One possible solution is an industry-wide consolidation framework. “Every one to two years, commercial funds could share data, and balances below a set threshold – say R10 000 or R20 000 – could be mandatorily transferred into the member’s active fund account or largest account. If we wait for members to take action, we will wait forever. The responsibility lies with the industry and regulators to pre-empt this challenge before it becomes another reputational disaster.”
5. Use contingency reserves wisely
The Sanlam Umbrella Fund currently holds over R60 million in its central contingency reserves (approximately 0.05% of member shares) – a level that has built up through prudence during Covid-19, efficiency in operations, ever increasing economies of scale, and higher interest rates on balances. Gluckman reflected that this is a “good problem to have” but one that demands careful governance.

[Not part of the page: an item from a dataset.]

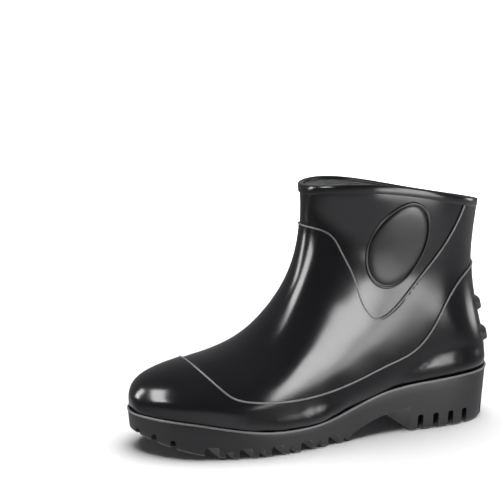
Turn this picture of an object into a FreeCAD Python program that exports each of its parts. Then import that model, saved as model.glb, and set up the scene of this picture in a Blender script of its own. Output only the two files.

“These reserves have already been used to pay regulatory levies, fund financial counselling and expand communication initiatives, which directly improve member value. The question for the next board budgeting cycle is whether to continue retaining reserves for prudency, or using reserves for systemic benefits, or whether to resume distributions back to members, or some combination thereof. All these approaches have merit – and must be guided by members’ long-term best interests. Gluckman expressed his confidence that the new Board so ably chaired by Jolly Mokorosi would “do the right thing”.”
Gluckman said that funds across the industry should adopt similar discipline. “During Covid-19, reserves were our safety net. Today, they are a tool for innovation and protection against shocks. But they must never be allowed to bloat unchecked. Trustees must ensure transparency, fairness and purposeful use of these resources.”
Gluckman concluded by urging collaboration across the industry: “South Africa’s retirement system is entering a period of profound change. If we don’t innovate, simplify and collaborate, members will pay the price – in poor outcomes, small balances and unnecessary costs. My hope is that industry leaders, regulators and policymakers seize this opportunity to act boldly. We owe it to members to think out of the box, to be courageous, and above all, to deliver real value for their hard-earned savings.”